Julia Hillner | 9 March 2013

Late Antiquity | Global History | Political History | Religious History

Over the last few months I have been thinking a lot about a rebellious cleric. No, it wasn’t one of the so-called Muslim hate preachers that so excited recent public debates, but a man whose repeated banishments from his community in the fourth century AD arguably changed the history of Christianity. Athanasius, patriarch of Alexandria (328-373), was expelled no less than five times from the Egyptian city in the course of his quest to defend the decisions of the council of Nicaea, which had been held in 325 to define the Trinity. From a modern perspective it may be hard to understand why the question how Jesus relates to God the Father caused so much social and political trouble throughout the fourth century.[1] But cause trouble, and often violent trouble, it did.

Athanasius, in fact, was not the only cleric exiled as a consequence of his teaching, even if he was, perhaps, the most prominent. On my last count, some 160 heterodox churchmen were banished from their cities between 325 and 381, the year emperor Theodosius declared adherence to the Nicene creed the definitive statement of orthodox belief.

Few aspects of these exiles are comparable to contemporary cases of deportation of Muslim clerics from the UK. Banishment of fourth-century clerics, even though often called deportation (Latin: deportatio), was a legal penalty for an ‘enemy of the state’, not extradition to face trial in a different country (although these categories are sometimes conflated today). It was usually to a place within the same ‘country’, the Roman empire, and the authorities supported the same faith as those banished, just a different variety. This was internal religious conflict over the many shades of doctrinal truth, and a fair amount of social and political power over an only recently converted population, between men who shared the same cultural backgrounds. And, of course, the faith in question was a different one.

Still, the rhetoric surrounding the events of banishment has a familiar ring to it. Demand for deportation of a dissident cleric had most chances of success if it could be shown that the cleric in question was not only a religious troublemaker, but also a serious danger to social peace and order. Athanasius was banished in 335 mostly due to accusations of tampering with the grain supply, treason and inciting violence. He was also supposed to have cut off a bishop’s arm and used it for magic purposes. Luckily, Athanasius could convincingly demonstrate that this was a concocted plot, for he managed to bring the bishop before a church council with both of his arms intact (no need for this cleric, hence, to sport a pirate hook!). Whether accusations of violence had any foundations in reality is a moot point; what is clear is that their elaboration in writing and oratory served a rhetorical purpose to impress a judge. And, while there was no court of human rights, many involved in religious conflicts claimed alleged rights of immunity from certain acts of violence due to social status. According appeals to the emperor often prolonged legal procedures.

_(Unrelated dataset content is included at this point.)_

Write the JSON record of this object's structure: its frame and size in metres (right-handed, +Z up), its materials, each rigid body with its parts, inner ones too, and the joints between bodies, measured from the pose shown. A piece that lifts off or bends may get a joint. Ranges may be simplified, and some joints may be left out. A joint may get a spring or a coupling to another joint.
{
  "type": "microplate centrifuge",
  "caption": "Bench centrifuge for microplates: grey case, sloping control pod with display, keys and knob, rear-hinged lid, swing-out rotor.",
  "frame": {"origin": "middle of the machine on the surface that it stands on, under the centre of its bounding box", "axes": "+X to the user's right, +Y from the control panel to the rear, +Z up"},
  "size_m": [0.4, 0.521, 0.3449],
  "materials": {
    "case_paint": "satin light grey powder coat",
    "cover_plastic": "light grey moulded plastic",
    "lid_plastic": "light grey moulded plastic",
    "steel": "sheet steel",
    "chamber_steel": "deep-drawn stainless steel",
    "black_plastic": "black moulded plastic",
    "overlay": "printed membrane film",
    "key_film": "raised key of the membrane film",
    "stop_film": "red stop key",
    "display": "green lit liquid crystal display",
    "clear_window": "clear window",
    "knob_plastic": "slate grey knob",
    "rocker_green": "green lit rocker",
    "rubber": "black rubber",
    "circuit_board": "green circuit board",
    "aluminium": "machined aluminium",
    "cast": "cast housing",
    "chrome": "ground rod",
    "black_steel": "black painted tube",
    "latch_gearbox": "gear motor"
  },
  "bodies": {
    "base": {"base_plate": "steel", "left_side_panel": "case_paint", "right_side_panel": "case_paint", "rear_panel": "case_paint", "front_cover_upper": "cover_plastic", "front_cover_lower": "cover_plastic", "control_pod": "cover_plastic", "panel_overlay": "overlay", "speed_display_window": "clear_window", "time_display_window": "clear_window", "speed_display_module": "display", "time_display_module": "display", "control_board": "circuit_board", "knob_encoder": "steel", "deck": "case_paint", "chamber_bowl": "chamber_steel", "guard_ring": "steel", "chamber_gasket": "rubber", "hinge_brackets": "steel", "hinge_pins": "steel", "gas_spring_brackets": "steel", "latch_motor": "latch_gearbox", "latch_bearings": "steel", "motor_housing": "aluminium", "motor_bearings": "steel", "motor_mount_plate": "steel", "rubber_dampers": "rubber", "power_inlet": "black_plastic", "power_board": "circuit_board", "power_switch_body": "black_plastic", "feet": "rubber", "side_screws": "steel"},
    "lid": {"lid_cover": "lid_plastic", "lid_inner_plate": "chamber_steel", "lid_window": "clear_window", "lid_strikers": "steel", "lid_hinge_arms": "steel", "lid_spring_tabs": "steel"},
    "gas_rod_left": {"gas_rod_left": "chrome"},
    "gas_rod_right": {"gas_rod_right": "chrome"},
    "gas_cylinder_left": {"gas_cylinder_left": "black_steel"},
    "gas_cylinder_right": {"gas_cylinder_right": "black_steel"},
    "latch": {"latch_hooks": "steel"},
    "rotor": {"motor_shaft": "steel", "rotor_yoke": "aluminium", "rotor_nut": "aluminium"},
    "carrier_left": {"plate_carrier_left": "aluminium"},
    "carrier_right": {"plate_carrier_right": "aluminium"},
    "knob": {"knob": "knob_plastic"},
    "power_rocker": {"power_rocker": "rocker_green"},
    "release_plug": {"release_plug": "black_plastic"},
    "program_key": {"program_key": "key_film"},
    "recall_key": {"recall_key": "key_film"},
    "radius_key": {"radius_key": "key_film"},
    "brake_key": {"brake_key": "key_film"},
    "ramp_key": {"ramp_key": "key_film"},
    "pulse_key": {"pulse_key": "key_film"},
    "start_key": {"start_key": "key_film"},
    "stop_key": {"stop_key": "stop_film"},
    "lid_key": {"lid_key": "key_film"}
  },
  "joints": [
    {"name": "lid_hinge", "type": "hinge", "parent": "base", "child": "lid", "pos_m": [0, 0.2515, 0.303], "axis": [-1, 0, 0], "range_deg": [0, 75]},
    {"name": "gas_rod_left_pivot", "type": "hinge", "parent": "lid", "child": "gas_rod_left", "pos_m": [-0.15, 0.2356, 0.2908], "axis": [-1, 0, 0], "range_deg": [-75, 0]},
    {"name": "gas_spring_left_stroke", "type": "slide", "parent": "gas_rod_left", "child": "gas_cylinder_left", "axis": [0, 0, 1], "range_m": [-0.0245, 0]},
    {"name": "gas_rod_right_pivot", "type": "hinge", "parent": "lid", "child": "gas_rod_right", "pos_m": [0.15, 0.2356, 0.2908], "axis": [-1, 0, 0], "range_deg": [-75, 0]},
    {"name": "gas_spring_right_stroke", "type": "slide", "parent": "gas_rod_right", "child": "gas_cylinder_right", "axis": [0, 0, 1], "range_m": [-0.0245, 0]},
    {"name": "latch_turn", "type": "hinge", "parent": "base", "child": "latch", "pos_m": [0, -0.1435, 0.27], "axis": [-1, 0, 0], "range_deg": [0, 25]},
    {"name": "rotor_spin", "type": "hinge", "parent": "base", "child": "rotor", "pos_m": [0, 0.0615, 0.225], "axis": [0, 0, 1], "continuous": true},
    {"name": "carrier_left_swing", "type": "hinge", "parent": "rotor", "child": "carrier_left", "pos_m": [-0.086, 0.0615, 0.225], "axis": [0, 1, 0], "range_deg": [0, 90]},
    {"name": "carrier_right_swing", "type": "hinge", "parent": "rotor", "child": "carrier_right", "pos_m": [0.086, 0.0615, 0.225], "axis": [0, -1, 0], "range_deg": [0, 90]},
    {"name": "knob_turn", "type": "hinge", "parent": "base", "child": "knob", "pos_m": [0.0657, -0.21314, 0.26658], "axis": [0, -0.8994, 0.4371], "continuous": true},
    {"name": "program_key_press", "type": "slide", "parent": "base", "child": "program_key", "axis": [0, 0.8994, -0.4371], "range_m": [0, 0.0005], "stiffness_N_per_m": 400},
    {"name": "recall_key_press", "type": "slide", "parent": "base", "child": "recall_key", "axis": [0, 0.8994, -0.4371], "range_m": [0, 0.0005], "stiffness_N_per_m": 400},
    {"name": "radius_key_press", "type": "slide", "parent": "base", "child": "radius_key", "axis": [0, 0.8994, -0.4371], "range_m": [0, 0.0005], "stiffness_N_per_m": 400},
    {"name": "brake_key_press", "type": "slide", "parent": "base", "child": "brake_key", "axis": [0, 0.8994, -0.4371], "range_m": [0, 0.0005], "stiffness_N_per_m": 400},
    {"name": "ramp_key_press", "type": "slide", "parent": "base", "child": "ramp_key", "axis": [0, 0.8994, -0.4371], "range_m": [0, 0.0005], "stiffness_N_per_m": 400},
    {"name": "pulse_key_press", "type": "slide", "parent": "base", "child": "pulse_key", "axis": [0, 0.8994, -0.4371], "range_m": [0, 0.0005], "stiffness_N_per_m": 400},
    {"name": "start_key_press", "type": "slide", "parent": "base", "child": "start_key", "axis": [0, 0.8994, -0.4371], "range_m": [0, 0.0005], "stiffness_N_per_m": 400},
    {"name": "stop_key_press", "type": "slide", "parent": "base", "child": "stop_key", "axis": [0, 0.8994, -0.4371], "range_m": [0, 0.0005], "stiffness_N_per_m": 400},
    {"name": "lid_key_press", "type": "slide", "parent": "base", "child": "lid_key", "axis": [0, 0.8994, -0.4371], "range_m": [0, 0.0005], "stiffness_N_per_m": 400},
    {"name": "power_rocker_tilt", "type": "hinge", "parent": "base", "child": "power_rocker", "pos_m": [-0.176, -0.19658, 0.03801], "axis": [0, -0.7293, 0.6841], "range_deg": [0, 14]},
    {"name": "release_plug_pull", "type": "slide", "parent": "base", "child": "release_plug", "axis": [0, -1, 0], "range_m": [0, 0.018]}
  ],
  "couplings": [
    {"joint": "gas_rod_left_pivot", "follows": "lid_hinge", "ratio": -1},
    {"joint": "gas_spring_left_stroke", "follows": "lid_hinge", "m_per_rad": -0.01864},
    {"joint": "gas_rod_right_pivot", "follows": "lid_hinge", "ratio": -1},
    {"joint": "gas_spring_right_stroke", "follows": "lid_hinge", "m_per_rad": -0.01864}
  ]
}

Fourth-century descriptions of geographic dimensions of banishment in legal and moralistic writing reflected the idea that, once the ties between dissident clerics and their communities were severed, the problem would go away. Dissident clerics were hence preferentially sent far away from their theatre of action, to the margins of the empire where they were to reside, it was hoped, among peasants, barbarians and pagans. In 335 Athanasius was sent to Gaul (modern-day France), presumably because from an Eastern point of view this was both remote and in no way comparable to the cosmopolitan and intellectual climate of Alexandria. Similarly, Western bishops were sent to the East in the fourth century, often to the Black Sea region.

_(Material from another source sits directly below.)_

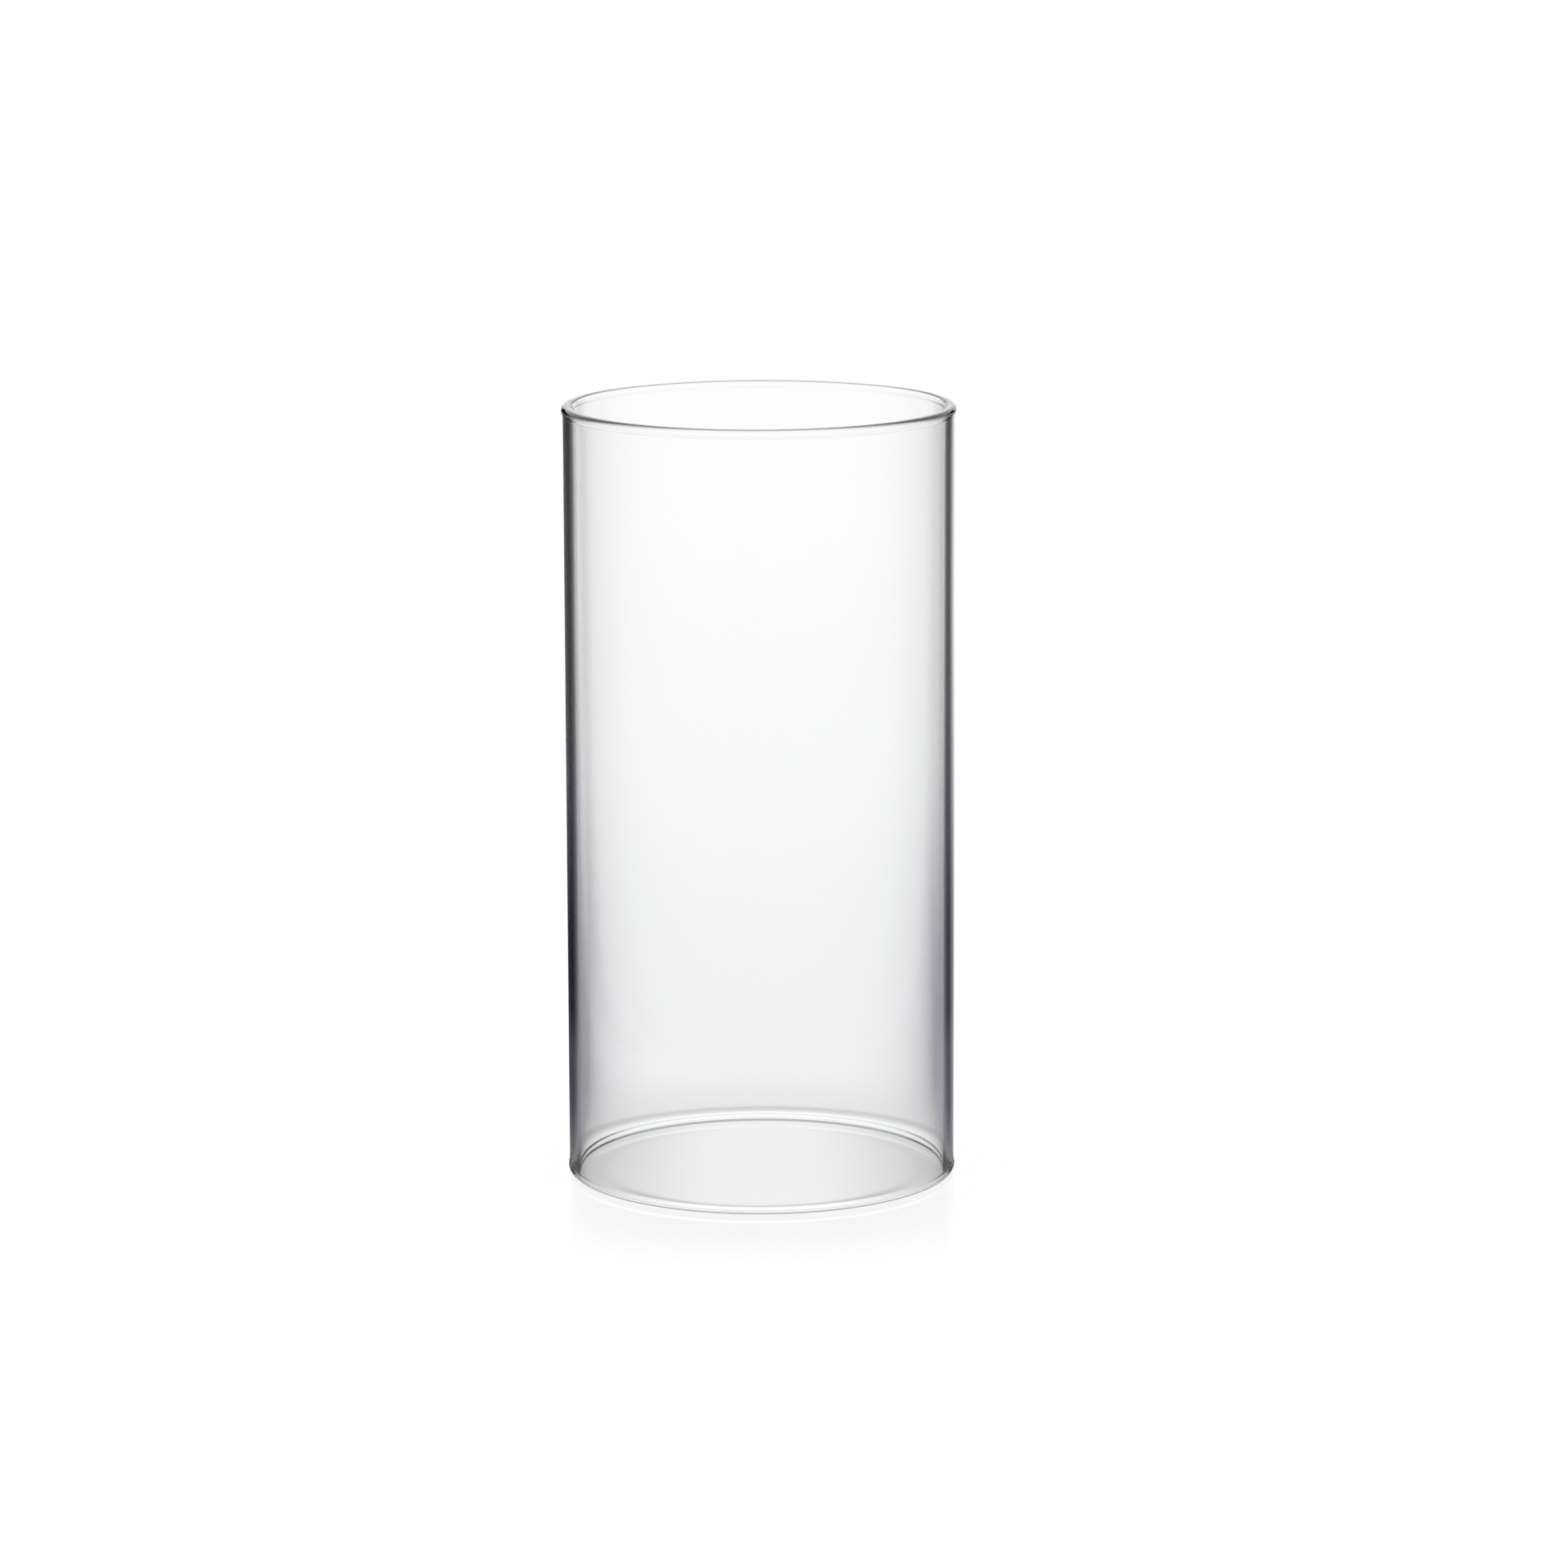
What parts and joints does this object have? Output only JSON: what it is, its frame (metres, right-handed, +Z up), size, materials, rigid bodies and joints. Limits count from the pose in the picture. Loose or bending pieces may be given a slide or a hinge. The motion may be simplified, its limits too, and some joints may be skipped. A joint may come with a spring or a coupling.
{
  "type": "glass cylinder vase",
  "caption": "Clear glass cylinder, open at both ends, with fire-polished, slightly swollen rims; stands upright as a vase sleeve or hurricane shade.",
  "frame": {"origin": "on the tube's axis, in the plane that the bottom rim stands on", "axes": "+Z up along the tube's axis, from the standing rim to the mouth; X and Y are free, as the part is round"},
  "size_m": [0.1008, 0.1008, 0.2],
  "materials": {
    "clear_glass": "clear, colourless, polished, with fire-polished rims"
  },
  "bodies": {
    "root": {"bottom_rim": "clear_glass", "tube_wall": "clear_glass", "top_rim": "clear_glass"}
  },
  "joints": []
}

History teaches us, however, that the outcome of banishment of dissident clerics at times defied its purpose. Athanasius, at least, used the time of his banishment in the West to forge invaluable contacts with Western bishops and to send letters back home to fortify his supporters. That ‘the West was won’ for the Nicene version of Christianity was also due to Athanasius’s presence there and the circulation of his writings. There is, at present, little research into the cultural encounters that the hundreds of other exiled dissident clerics in the fourth century engendered. Chances are that without them orthodox Christian doctrine may have looked very different at the end of the fourth century and, indeed, may look different today.

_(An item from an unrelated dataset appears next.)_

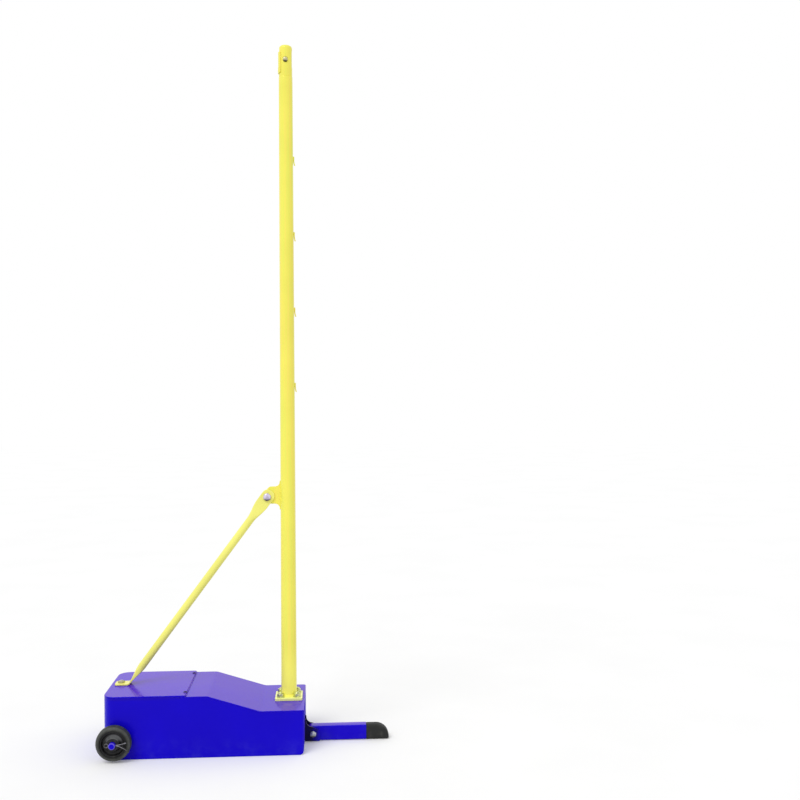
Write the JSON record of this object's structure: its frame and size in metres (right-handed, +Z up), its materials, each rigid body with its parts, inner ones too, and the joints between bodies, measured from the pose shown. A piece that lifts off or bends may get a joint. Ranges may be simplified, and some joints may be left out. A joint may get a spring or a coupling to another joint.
{
  "type": "badminton net post",
  "caption": "Freestanding badminton net post: yellow tube with head pulley, brace and net hooks on a blue weighted box with two wheels and a folding arm.",
  "frame": {"origin": "on the floor under the axis of the post tube, in the plane of the box's underside", "axes": "+Z up along the post, +X towards the court and the folding arm, -X towards the wheels and the brace's foot"},
  "size_m": [0.6245, 0.2752, 1.55],
  "materials": {
    "yellow_paint": "gloss",
    "blue_paint": "gloss",
    "zinc_steel": "satin",
    "cast_iron": "matte",
    "rubber": "matte",
    "tyre": "matte",
    "wheel_plastic": "matte",
    "nylon": "satin"
  },
  "bodies": {
    "base": {"base_shell": "blue_paint", "front_deck": "blue_paint", "rear_cover": "blue_paint", "cover_screw_near": "zinc_steel", "cover_screw_far": "zinc_steel", "counterweight_1": "cast_iron", "counterweight_2": "cast_iron", "counterweight_3": "cast_iron", "counterweight_4": "cast_iron", "axle": "blue_paint", "axle_tube": "blue_paint", "wheel_spacer_near": "zinc_steel", "wheel_spacer_far": "zinc_steel", "wheel_washer_near": "zinc_steel", "wheel_washer_far": "zinc_steel", "split_pin_near": "zinc_steel", "split_pin_far": "zinc_steel", "post_flange": "yellow_paint", "flange_bolt_1": "zinc_steel", "flange_bolt_2": "zinc_steel", "flange_bolt_3": "zinc_steel", "flange_bolt_4": "zinc_steel", "flange_washer_1": "zinc_steel", "flange_washer_2": "zinc_steel", "flange_washer_3": "zinc_steel", "flange_washer_4": "zinc_steel", "flange_nut_1": "zinc_steel", "flange_nut_2": "zinc_steel", "flange_nut_3": "zinc_steel", "flange_nut_4": "zinc_steel", "post_tube": "yellow_paint", "post_head": "yellow_paint", "pulley_guard": "yellow_paint", "pulley_bolt": "zinc_steel", "pulley_nut": "zinc_steel", "net_hook_1": "yellow_paint", "net_hook_2": "yellow_paint", "net_hook_3": "yellow_paint", "net_hook_4": "yellow_paint", "brace_lug": "yellow_paint", "brace_strut": "yellow_paint", "brace_top_bolt": "zinc_steel", "brace_top_nut": "zinc_steel", "brace_foot_bolt": "zinc_steel", "brace_foot_nut": "zinc_steel", "arm_ear_near": "blue_paint", "arm_ear_far": "blue_paint", "arm_bolt": "zinc_steel", "arm_nut": "zinc_steel"},
    "wheel_near": {"wheel_rim_near": "wheel_plastic", "tyre_near": "tyre", "wheel_bush_near": "nylon"},
    "wheel_far": {"wheel_rim_far": "wheel_plastic", "tyre_far": "tyre", "wheel_bush_far": "nylon"},
    "pulley": {"net_pulley": "nylon"},
    "arm": {"arm_tube": "blue_paint", "arm_foot": "rubber"}
  },
  "joints": [
    {"name": "wheel_near_spin", "type": "hinge", "parent": "base", "child": "wheel_near", "pos_m": [-0.3645, -0.1143, 0.041], "axis": [0, 1, 0], "continuous": true},
    {"name": "wheel_far_spin", "type": "hinge", "parent": "base", "child": "wheel_far", "pos_m": [-0.3645, 0.1143, 0.041], "axis": [0, 1, 0], "continuous": true},
    {"name": "pulley_spin", "type": "hinge", "parent": "base", "child": "pulley", "pos_m": [0, 0, 1.516], "axis": [0, 1, 0], "continuous": true},
    {"name": "arm_fold", "type": "hinge", "parent": "base", "child": "arm", "pos_m": [0.0535, 0, 0.017], "axis": [0, -1, 0], "range_deg": [0, 90]}
  ]
}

When I went to mass this past Christmas Day, I was asked, like millions of other people around the world on the same occasion, to recite the Nicene creed. Looking at the peaceful congregation around me I couldn’t help thinking how far we have come since the fourth century. But then, how far have we come?

The Roman empire of the fourth century was as global as one could get in that period, with an astonishing level of long-distance communication. The thought that the removal of a troublemaker to the other side of the Mediterranean would curb his influence might strike us as naïve, but it is a powerful testament to the fact that, for most fourth-century people, the short-term restoration of social peace in their local community was the most pressing issue at hand. Little thought was spent on what the removal of a troublemaker would mean to another community or, indeed, the empire at large. Today, we live in a world that is infinitely more global with levels of communication that have changed beyond all recognition. Are we really able, when we deport religious troublemakers, to also deport their influences from our society, as has been suggested on occasion, even if we trust other legal authorities to restrain them (as no doubt the Romans did)? If the fourth-century situation is anything to go by, they might be with us for a long time.

Julia Hillner  is Lecturer in Medieval History at the University of Sheffield. Her book on Prison, Punishment and Penance in Late Antiquity is forthcoming with CUP.

Suggestions for how to define this relationship ranged from ‘consubstantial’ (the version that has come to be known as ‘Nicene’), ‘of similar substance’, ‘similar’, or even ‘unlike’.